Mischa Hey, NV5 Geospatial
Utilizing Laser Scanner and Drone Geotechnical Data Capture to Manage Visitor Safety at Buchan Caves
Several of the best limestone cave formations in Victoria, Australia are found in the Buchan Caves Reserve. When cave ceilings, walls and floors fail, the process is referred to as cave breakdown. The existing Buchan Caves network has developed from the accumulation of ongoing breakdown events across geological timescales. Many of the geomorphic processes that contribute to cave breakdown remain active, and the likelihood of breakdown events within engineering-timescales poses a risk to visitors. A combination of a Maptek SR3 underground terrestrial laser scanning and above-ground drone photogrammetry was used to capture the 3D spatial relationship between the cave system and ground surface terrain for accurate mapping and visualization. A high level of detail provides baseline data for ongoing operational-phase monitoring of settlement and deformation, as well as rock-structure characteristics for the geotechnical design of ground support. The data also enables the identification and management of cavern breakdown, allowing local government to effectively manage visitor safety in the Buchan Caves. Ongoing laser scanning and topographical drone surveys of the area will allow stakeholders to conduct continual comparison through centralized access to data, which is preserved and visualized in a web-based geospatial management solution.

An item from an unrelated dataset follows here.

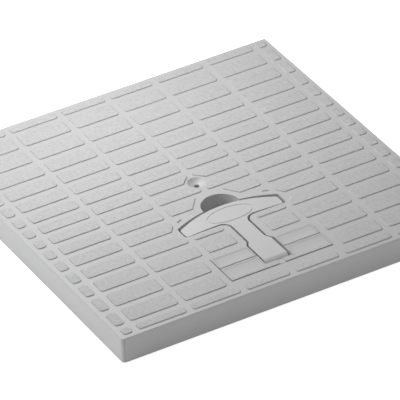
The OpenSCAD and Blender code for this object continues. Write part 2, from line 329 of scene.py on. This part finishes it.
def select_only(piece):
    if bpy.context.object and bpy.context.object.mode != "OBJECT":
        bpy.ops.object.mode_set(mode="OBJECT")
    bpy.ops.object.select_all(action="DESELECT")
    piece.select_set(True)
    bpy.context.view_layer.objects.active = piece


def merged_copy(node, name):
    piece = bpy.data.objects.new(name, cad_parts[node].data.copy())
    bpy.context.scene.collection.objects.link(piece)
    select_only(piece)
    bpy.ops.object.mode_set(mode="EDIT")
    bpy.ops.mesh.select_all(action="SELECT")
    bpy.ops.mesh.remove_doubles(threshold=merge_distance)
    bpy.ops.mesh.dissolve_limited(angle_limit=flat_within)
    bpy.ops.object.mode_set(mode="OBJECT")
    print(f"{name}: {len(piece.data.polygons)} whole faces")
    return piece


cover_skin = merged_copy("cover", "cover_moulding")

# %% [markdown]
# ## The cover: soft edges
# A mould can't leave a knife edge. The tile edges are what the eye reads first on this object, and
# their dark lines in the photo ask for a radius of 0.9 mm. The lower rim gets a smaller one. A Bevel
# modifier would round every edge by the same amount, also between the thin walls of the pocket. So
# the edges are chosen by their height and bevelled in edit mode.

# %% Round the cover's edges
outer_from = math.radians(28)
tile_radius = 0.0009
rim_radius = 0.0004


def select_outer_edges(piece, accepts):
    select_only(piece)
    bpy.ops.object.mode_set(mode="EDIT")
    bpy.ops.mesh.select_mode(type="EDGE")
    bpy.ops.mesh.select_all(action="DESELECT")
    mesh = bmesh.from_edit_mesh(piece.data)
    count = 0
    for edge in mesh.edges:
        if len(edge.link_faces) != 2 or not edge.is_convex:
            continue
        if edge.calc_face_angle() < outer_from:
            continue
        if accepts(edge):
            edge.select = True
            count += 1
    bmesh.update_edit_mesh(piece.data)
    return count


def round_edges(piece, accepts, radius, segments):
    count = select_outer_edges(piece, accepts)
    if count:
        bpy.ops.mesh.bevel(offset=radius, segments=segments, profile=0.5, clamp_overlap=True)
    bpy.ops.object.mode_set(mode="OBJECT")
    print(f"{piece.name}: {count} edges rounded to {radius * 1000:.2f} mm")


def at_height(height):
    return lambda edge: all(abs(vertex.co.z - height) < near for vertex in edge.verts)


round_edges(cover_skin, at_height(tile_top), tile_radius, segments=3)
round_edges(cover_skin, at_height(0.0), rim_radius, segments=2)

# %% [markdown]
# ## The cover: shading
# Round edges and curved walls have to shade smoothly, while flat faces stay flat. Smooth shading by
# angle alone leaves pale patches beside the pocket. So every face is made smooth, the edges that stay
# sharp are marked, and a Weighted Normal modifier lets the large faces decide how the light turns
# over the narrow ones beside them.

# %% Shade the cover
sharp_from = math.radians(40)
face_area_weight = 100


def smooth(piece):
    select_only(piece)
    bpy.ops.object.shade_smooth()
    bpy.ops.object.mode_set(mode="EDIT")
    bpy.ops.mesh.select_mode(type="EDGE")
    bpy.ops.mesh.select_all(action="DESELECT")
    bpy.ops.mesh.edges_select_sharp(sharpness=sharp_from)
    bpy.ops.mesh.mark_sharp()
    bpy.ops.object.mode_set(mode="OBJECT")
    weighted = piece.modifiers.new("flat faces stay flat", "WEIGHTED_NORMAL")
    weighted.weight = face_area_weight
    weighted.keep_sharp = True
    bpy.ops.object.modifier_apply(modifier=weighted.name)
    sharp = sum(edge.use_edge_sharp for edge in piece.data.edges)
    print(f"{piece.name}: {sharp} sharp edges")


smooth(cover_skin)

# %% [markdown]
# ## The cover: plastic and body
# The finished copy gets its material, the solid it stands for is hidden, and it is hung on the body
# that carries it when the handle moves. The same four lines could stand under every piece, but one
# helper makes sure that none of them is forgotten.

# %% Dress the cover
def dress(piece, material, node, body):
    piece.data.materials.clear()
    piece.data.materials.append(material)
    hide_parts(node)
    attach(piece, body)
    triangles = sum(len(face.vertices) - 2 for face in piece.data.polygons)
    print(f"{piece.name}: {triangles} triangles")


dress(cover_skin, cover_plastic, "cover", "cover")

# %% [markdown]
# ## The handle
# A hand pulls on this part, so the outline of its top is much rounder than the cover's edges. The
# thin oval line in its top keeps its crisp edges. Height alone can't tell the two apart, so a formula
# leaves out the edges that lie inside the oval.

# %% Handle
handle_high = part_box("handle")[1]
handle_radius = 0.0014
crown_depth = 0.004
upward = 0.9
oval_middle = -0.0681
oval_reach = (0.028, 0.0135)


def outside_oval(point):
    across = point.x / oval_reach[0]
    along = (point.y - oval_middle) / oval_reach[1]
    return across * across + along * along > 1.0


def is_top_outline(edge):
    middle = (edge.verts[0].co + edge.verts[1].co) / 2
    faces_up = max(face.normal.z for face in edge.link_faces) > upward
    return faces_up and middle.z > handle_high.z - crown_depth and outside_oval(middle)


handle_skin = merged_copy("handle", "handle_moulding")
round_edges(handle_skin, is_top_outline, handle_radius, segments=4)
smooth(handle_skin)
dress(handle_skin, handle_plastic_painted_lighter, "handle", "handle")

# %% [markdown]
# ## The keeper plate
# The keeper is a separate small moulding of the same plastic, which snaps in over the hinge. It could
# share the cover's mesh, but as a piece of its own it keeps a true seam all round. Its edges are
# nearly sharp, because it sits flush between the tiles.

# %% Keeper
keeper_radius = 0.0003
keeper_skin = merged_copy("keeper", "keeper_plate")
round_edges(keeper_skin, at_height(tile_top), keeper_radius, segments=2)
smooth(keeper_skin)
dress(keeper_skin, cover_plastic, "keeper", "cover")


# %% [markdown]
# ## The hinge pin
# The pin only shows when the handle is up. A new cylinder would do, but the solid's copy already has
# its length and its place. Its ends are rounded, so that it drops into its seats.

# %% Pin
def any_edge(edge):
    return True


pin_radius = 0.0006
pin_skin = merged_copy("hinge_pin", "hinge_rod")
round_edges(pin_skin, any_edge, pin_radius, segments=2)
smooth(pin_skin)
dress(pin_skin, pin_steel, "hinge_pin", "cover")

# %% [markdown]
# ## Floor
# The cover lies on a plain pale floor. More light would make the floor white, but it would also bleach
# the plastic. So the floor glows a little for the camera, and for rays that were reflected or came
# through glass. It reads as white there, and it keeps the soft shadow of the cover.

# %% Floor
floor_shade = 0.8
floor_glow = 0.8
floor_size = 30.0
floor_gap = 0.0002


def floor_material():
    material = bpy.data.materials.new("studio floor")
    material.use_nodes = True
    tree = material.node_tree
    shader = tree.nodes["Principled BSDF"]
    shader.inputs["Base Color"].default_value = (floor_shade, floor_shade, floor_shade, 1.0)
    shader.inputs["Roughness"].default_value = 0.9
    shader.inputs["Emission Color"].default_value = (1.0, 1.0, 1.0, 1.0)
    rays = tree.nodes.new("ShaderNodeLightPath").outputs
    seen = add_math(tree, "MAXIMUM", rays["Is Camera Ray"], rays["Is Glossy Ray"])
    seen = add_math(tree, "MAXIMUM", seen, rays["Is Transmission Ray"])
    glow = add_math(tree, "MULTIPLY", seen, floor_glow)
    tree.links.new(glow, shader.inputs["Emission Strength"])
    return material


bpy.ops.object.select_all(action="DESELECT")
bpy.ops.mesh.primitive_plane_add(size=floor_size, location=(0.0, 0.0, -floor_gap))
floor = bpy.context.object
floor.name = "studio_floor"
floor.data.materials.append(floor_material())
floor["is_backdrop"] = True
print("floor:", floor.name)

# %% [markdown]
# ## World
# An even pale world stands for the white walls of a studio. It alone would light the cover, but from
# all sides alike, and the relief would go flat. So it is weak, and only keeps the gaps round the
# handle from going black.

# %% World
world_strength = 0.32

world = bpy.data.worlds.new("studio air")
bpy.context.scene.world = world
world.use_nodes = True
air = world.node_tree.nodes["Background"]
air.inputs["Color"].default_value = (1.0, 1.0, 1.0, 1.0)
air.inputs["Strength"].default_value = world_strength
print("world:", world.name)

# %% [markdown]
# ## Lamps
# The photo is lit from the left and a little behind: the top and the left side are bright, and the
# front side is in half shade. One big lamp could come near that, but then the far end of the top and
# the front side can't both be right. So there are three. The lamp over the back lights the far end of
# the top, the large sheet at the back left lights the left side and draws the edges of the tiles, and
# the low sheet in front fills the front side. Their strengths come from comparing plain spots of the
# render with the same spots of the photo.

# %% Lamps
middle = (0.0, 0.0, 0.0)


def area_lamp(name, power, size, place, target):
    data = bpy.data.lights.new(name, "AREA")
    data.energy = power
    data.size = size
    lamp = bpy.data.objects.new(name, data)
    lamp.location = place
    lamp.visible_camera = False
    lamp.rotation_euler = (Vector(place) - Vector(target)).to_track_quat("Z", "Y").to_euler()
    bpy.context.scene.collection.objects.link(lamp)
    return lamp


back_lamp = area_lamp(
    "lamp over the back", power=1.87, size=0.25, place=(-0.07, 0.245, 0.5), target=middle
)
left_sheet = area_lamp(
    "sheet at the back left", power=18.0, size=1.0, place=(-1.9, 0.75, 1.25), target=middle
)
low_sheet = area_lamp(
    "low sheet in front", power=1.1, size=0.25, place=(0.25, -1.6, 0.14), target=middle
)
print("lamps:", back_lamp.name, left_sheet.name, low_sheet.name)

# %% [markdown]
# ## Camera
# A long lens stands five metres off, in front and to the left, and looks down at 34 degrees. It is
# rolled a little, because the photo's upright edges lean to the left. A camera can be matched by eye,
# but this one was fitted to the grid of the tile edges, so that the two pictures lie on each other.

# %% Camera
view_target = Vector((-0.0136, -0.0318, 0.0292))
view_distance = 5.102
view_turn = math.radians(-28.595)
view_height = math.radians(34.0)
view_roll = math.radians(-2.643)

camera_data = bpy.data.cameras.new("photo camera")
camera_data.sensor_width = 36.0
camera_data.lens = 450.98
camera_data.shift_x = -0.00125
camera_data.shift_y = 0.00125
camera_data.clip_end = 100.0
camera = bpy.data.objects.new("photo camera", camera_data)
bpy.context.scene.collection.objects.link(camera)
turn = Euler((math.pi / 2 - view_height, 0.0, view_turn)).to_matrix()
turn = turn @ Matrix.Rotation(view_roll, 3, "Z")
camera.matrix_world = Matrix.LocRotScale(view_target + turn @ Vector((0, 0, view_distance)), turn, None)
bpy.context.scene.camera = camera
bpy.context.scene.view_settings.view_transform = "Standard"
print("camera at", [round(value, 4) for value in camera.location])

# %% [markdown]
# ## Finish
# The box of the solids and the box of the dressed model are written out, so that they can be
# compared. This could be done by eye, but a piece that slipped by a millimetre doesn't show in a
# picture.

# %% Finish
final_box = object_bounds()
for label, box in (("solids", cad_box), ("dressed model", final_box)):
    print(f"size of the {label} in metres:", [round(high - low, 4) for low, high in zip(*box)])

Jason Richards, Maptek Pty Ltd
Belgian Church Spire Scanned by a Riegl Scanner
The Sint-Jan-De Doperkerk Church in Belgium recently retained LSBbvba to perform a 3D scan on the inside and outside of its historic chapel spire. The aim of this project is to capture data necessary for a renovation of the tower spire. Detailed façade plans and heights within the tower were needed regarding the stairs and bell levels, especially since parts of the spire were rotted and not safe for contractors to step through for observation.